I believe that this engine is now only available with an automatic gearbox and has otherwise been replaced by a 1.2 turbo-triple coupled with the same-old manual ‘box, a drivetrain also found in the Cactus. I had a non-turbo triple in the C3 I had previously – it’s charming and thrummy, but I find it hard to imagine it being sold as a “sporty” powertrain.
The car has a good sized boot for this size of car, but not much room in the back. Dashboard aside, it feels very different to the C3 on which it is so closely based, as that car feels quite spacious and airy and you sit up quite high, whereas this feels cramped and dark. Build quality seemed fine, although the doors shut with more clang than whump, but I can’t see it winning over potential Mini or A1 buyers.
Which brings me to the question as to why you’d buy one? Since I started driving it, I have noticed that there are a lot around where I live – especially in white and black – so it seems to have sold well so far, but I have seen that sales have started to tail off over the recent past. It has a certain style and is miles cheaper (even pre-discount) than a Mini or A1 three door, but it’s unsophisticated in comparison and I think people buy it as a cheaper alternative to those cars, rather than a real alternative to them.
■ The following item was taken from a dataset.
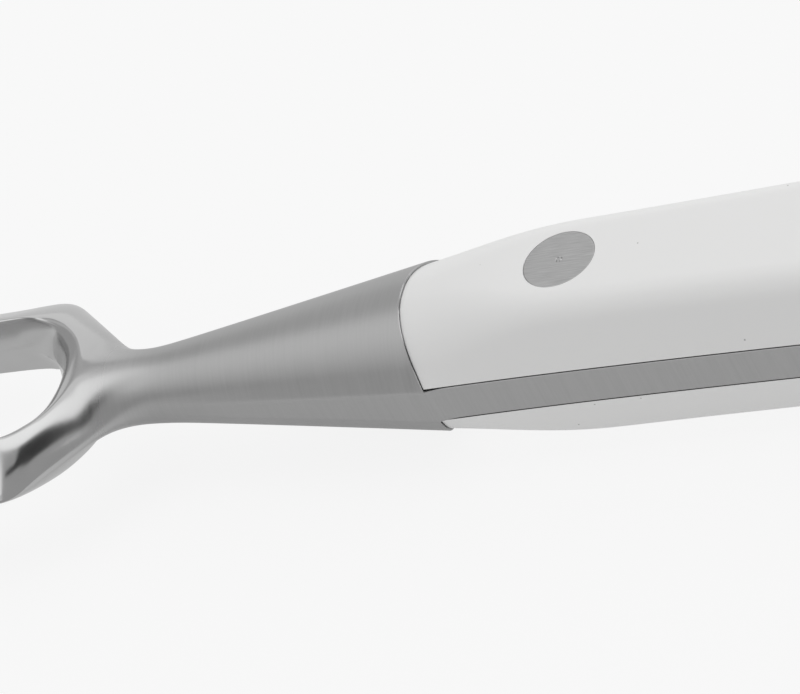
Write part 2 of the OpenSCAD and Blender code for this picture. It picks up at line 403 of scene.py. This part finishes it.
def yoke_ring(i, side):
    """Ring over one face: a fan over the neck first, then round the gap's end."""
    if i < FAN_RINGS:
        crest = (mixed(BOLSTER_L, GAP_END_AT - CREST_DEPTH, i / FAN_RINGS), 0.0)
        share = FAN_SHARE * i / FAN_RINGS
    else:
        crest = gap_point(CREST_DEPTH, CREST_GAP_W, gap_angle(i))
        share = mixed(FAN_SHARE, 1, (i - FAN_RINGS) / GAP_RINGS)
    x = mixed(BOLSTER_L, GAP_END_AT, share)
    softness = (1 - i / (FAN_RINGS + GAP_RINGS)) ** FADE[side]
    height = mixed(NECK_R, TINE_HALF, eased(i / FAN_RINGS))
    return face_ring(crest, (x, outline_y(x)), height, mixed(CREST_ROUND, NECK_ROUND, softness))


def gap_wall_ring(i):
    a = gap_angle(i)
    bow = mixed(CROTCH_ROUND, WALL_ROUND, eased((i - FAN_RINGS) / GAP_RINGS / CROTCH_SHARE))
    return wall_ring(gap_point(RIDGE_DEPTH, GAP_W, a), gap_point(CREST_DEPTH, CREST_GAP_W, a),
                     TINE_HALF, bow)


print("rings over each half of the yoke:", FAN_RINGS + GAP_RINGS)

# %% [markdown]
# ## The tines
#
# Each tine keeps the yoke's section and shrinks towards a line that ends at the tip, so
# the tines stay slender and close in a little. A taper modifier could do that to a
# straight bar. Writing the taper as one number along the tine also lets the very end
# round off into a blunt point: `POINT_POWER` says how late that starts.

# %% Rings along a tine
TINE_RINGS, TINE_SPREAD = 14, 0.8
TIP_SPACING, TINE_TAPER, TIP_SHARE, POINT_POWER = 22.0, 0.55, 0.07, 8


def tine_size(q):
    """The section's size at a share q of the tine's length, where 1 is its size at the root."""
    return 1 - TINE_TAPER * q - (1 - TINE_TAPER - TIP_SHARE) * q**POINT_POWER


def tine_place(y, q):
    return (mixed(GAP_END_AT, TIP_AT, q), mixed(TIP_SPACING / 2, y, tine_size(q)))


tine_qs = [(i / TINE_RINGS) ** TINE_SPREAD for i in range(1, TINE_RINGS + 1)]
tine_walls, tine_faces = [], []
for q in tine_qs:
    size = tine_size(q)
    crest = tine_place(CREST_GAP_W / 2, q)
    tine_walls.append(wall_ring(tine_place(GAP_W / 2, q), crest, TINE_HALF * size, WALL_ROUND))
    tine_faces.append(face_ring(crest, tine_place(ROOT_Y, q), TINE_HALF * size, CREST_ROUND))
root_w = ROOT_Y - GAP_W / 2
print("tine, mm wide:", round(root_w, 2), "at the root,", round(root_w * TIP_SHARE, 2), "at the tip")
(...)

It’s a car that made me feel old, not young. To drive, it’s massively inferior to the Fiesta I tried previously, and I’d buy one of those in preference every time (even though that car was a comparatively low-powered 1.25 litre car). It’s fun around town and for short hop commutes, but tiresome in every other environment. I was relieved to get back into my C6 last night, and savoured the quiet, refined, soft riding, if rather aloof, experience of my drive to work this morning. It’s hard to believe both vehicles could be categorised as “cars”, such is the difference in the way they convey their driver and passengers, and, even harder to believe that they are from the same marque. Which brings us back to where we started; perhaps PSA has achieved its aim with the DS3 after-all.
Good luck, Carlos, you’re going to need it!